Regia di Paul Haggis vedi scheda film
I borghesi piccoli piccoli sognano di essere “superman” per vendicarsi dei torti subiti e si commuovono solidali per la romantica lotta di Don Chisciotte contro i mulini a vento: un patetico idealismo, nemico della grigia routine, dipinge una realtà ai loro occhi solidamente immodificabile con le tinte vivide di uno sfondo malleabile di fumetto.. Ma in “The next three days” la personalità potenzialmente ambigua di John Brennan un pacifico professore universitario di Pittsburgh costretto a trasformarsi in genio dell’evasione per tirare fuori dalla prigione la moglie Lara ( Elisabeth Banks), condannata all’ergastolo per omicidio, viene ridotta da Haggis a misura del carisma fisico di Crowe.
Lo spettatore è piuttosto coinvolto dalla stupefacente metamorfosi del tranquillo docente di lettere soprappeso, ne segue con ansia le pericolose incursione nella Suburra del crimine, cosicché trascura un paio di domande che invece dovrebbe farsi: Lara è innocente o colpevole? E il marito perché intraprende una battaglia impossibile? Forse è sciocco domandarselo, eppure il volto patito e l’allarmante apatia di Crowe suggerirebbero risposte ben poco rassicuranti: “Tu vivi in un altro mondo” lo accusa la moglie durante un drammatico colloquio in carcere e data la professione di John si evince che l’universo parallelo in cui è sommerso è quello dei buoni libri. Lì, lo spiega lo stesso protagonista a lezione, la fiducia nella virtù conta più della virtù, lì gli impulsi irrazionali sconfiggono la logica.

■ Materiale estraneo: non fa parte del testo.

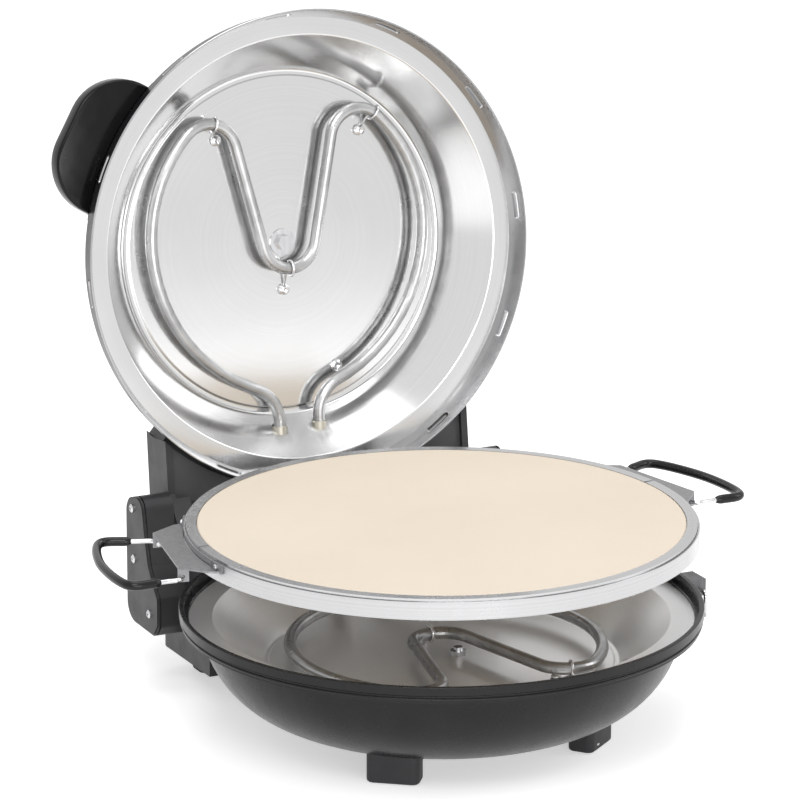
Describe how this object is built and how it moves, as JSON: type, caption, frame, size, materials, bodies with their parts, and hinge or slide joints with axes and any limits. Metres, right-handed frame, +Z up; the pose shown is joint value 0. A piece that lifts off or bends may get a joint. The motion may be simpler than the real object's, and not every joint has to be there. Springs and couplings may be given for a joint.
{
  "type": "electric pizza oven",
  "caption": "Countertop pizza oven with a rear-hinged domed lid, heating elements above and below, and a lift-out stone tray with wire handles.",
  "frame": {"origin": "middle of the part's box in plan, at the counter that the feet stand on; the bowl's axis stands at X = 0, Y = -0.0520 m", "axes": "+X to the right as seen from the open front, +Y to the back where the hinge is, +Z up"},
  "size_m": [0.4518, 0.438, 0.4303],
  "materials": {
    "black_steel": "satin",
    "bright_steel": "polished",
    "element_steel": "satin",
    "ferrule": "satin",
    "wire_steel": "polished",
    "fastener": "polished",
    "rubber": "matte",
    "dark_plastic": "satin",
    "gloss_black": "gloss",
    "contact": "satin",
    "lamp": "gloss",
    "stone": "matte",
    "ring_steel": "satin"
  },
  "bodies": {
    "base": {"base_shell": "black_steel", "base_reflector": "bright_steel", "lower_element": "element_steel", "lower_ferrules": "ferrule", "lower_clips": "wire_steel", "lower_clip_screws": "fastener", "sensor_stud": "fastener", "feet": "rubber", "foot_screws": "fastener", "rear_housing": "dark_plastic", "housing_screws": "fastener", "left_hinge_box": "dark_plastic", "right_hinge_box": "dark_plastic", "left_box_cover": "dark_plastic", "right_box_cover": "dark_plastic", "box_cover_screws": "fastener", "hinge_pins": "fastener", "side_lugs": "black_steel", "lug_hooks": "wire_steel", "power_inlet": "gloss_black", "inlet_pins": "contact", "indicator_lamp": "lamp"},
    "knob": {"thermostat_knob": "dark_plastic"},
    "lid": {"lid_dome": "black_steel", "vent_collar": "black_steel", "lid_reflector": "bright_steel", "upper_element": "element_steel", "upper_ferrules": "ferrule", "upper_clips": "wire_steel", "upper_clip_screws": "fastener", "lid_centre_bolt": "fastener", "lid_centre_washer": "fastener", "lid_handle": "gloss_black", "lid_handle_base": "gloss_black", "lid_handle_screws": "fastener", "hinge_block": "dark_plastic", "block_front_panel": "dark_plastic", "block_screws": "fastener"},
    "tray": {"pizza_stone": "stone", "tray_hoop": "ring_steel", "front_ring_half": "ring_steel", "rear_ring_half": "ring_steel", "left_bracket": "ring_steel", "right_bracket": "ring_steel", "bracket_screws": "fastener"},
    "left_handle": {"left_wire_handle": "wire_steel", "left_grip": "gloss_black"},
    "right_handle": {"right_wire_handle": "wire_steel", "right_grip": "gloss_black"}
  },
  "joints": [
    {"name": "lid_hinge", "type": "hinge", "parent": "base", "child": "lid", "pos_m": [0, 0.122, 0.1], "axis": [1, 0, 0], "range_deg": [0, 97]},
    {"name": "tray_lift", "type": "slide", "parent": "base", "child": "tray", "axis": [0, 0, 1], "range_m": [-0.0476, 0]},
    {"name": "left_handle_fold", "type": "hinge", "parent": "tray", "child": "left_handle", "pos_m": [-0.17241, -0.01661, 0.1284], "axis": [0.2011, 0.9796, 0], "range_deg": [0, 90]},
    {"name": "right_handle_fold", "type": "hinge", "parent": "tray", "child": "right_handle", "pos_m": [0.17241, -0.01661, 0.1284], "axis": [0.2011, -0.9796, 0], "range_deg": [0, 90]},
    {"name": "thermostat_turn", "type": "hinge", "parent": "base", "child": "knob", "pos_m": [0.062, 0.145, 0.052], "axis": [0, 1, 0], "range_deg": [0, 270]}
  ],
  "couplings": [
    {"joint": "tray_lift", "follows": "lid_hinge", "m_per_rad": -0.028057}
  ]
}
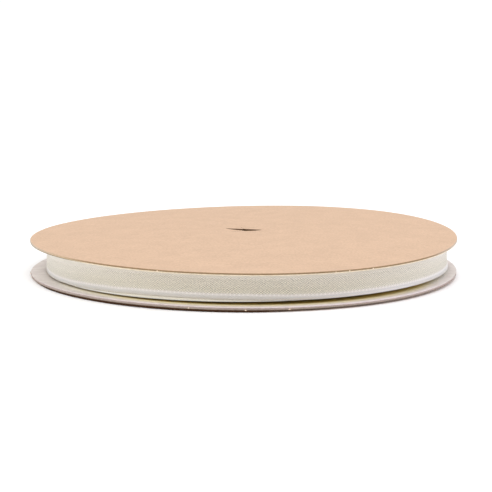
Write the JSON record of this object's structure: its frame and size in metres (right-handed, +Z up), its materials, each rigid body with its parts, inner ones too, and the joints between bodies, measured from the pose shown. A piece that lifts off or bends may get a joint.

La complessa problematica sfiorata e subito dimenticata a vantaggio dell’azione, volta alla ricomposizione dell’idillio interrotto, era la chiave di lettura degli eventi post 11 settembre nei film precedenti di Haggis, “Crash” e “Nella valle di Elah”: si fanno le guerre perché la fiducia della virtù conta più della virtù; sono le paure dell’inconscio a creare nemici immaginari e a offuscare la visione della verità; ogni incrocio di città è terreno di scontro.
In “The next three days” le origini del conflitto sono però ricondotte alla classica per quanto arcaica necessità di difendere ad ogni costo il territorio tribale contro l’impotenza dello Stato di stabilire la giustizia: il buono indossa le armi del malvagio, perché non esistono altri strumenti per ristabilire l’ordine. Vale la pena dunque narrarne l’epopea per controllarne ansie e tensioni: le frustrazione inflitte agli uomini comuni dalla Storia le riscattano gli eroi di periferia, anche quando hanno in mente come compenso per l’audace sfida una spiaggia ai Carabi.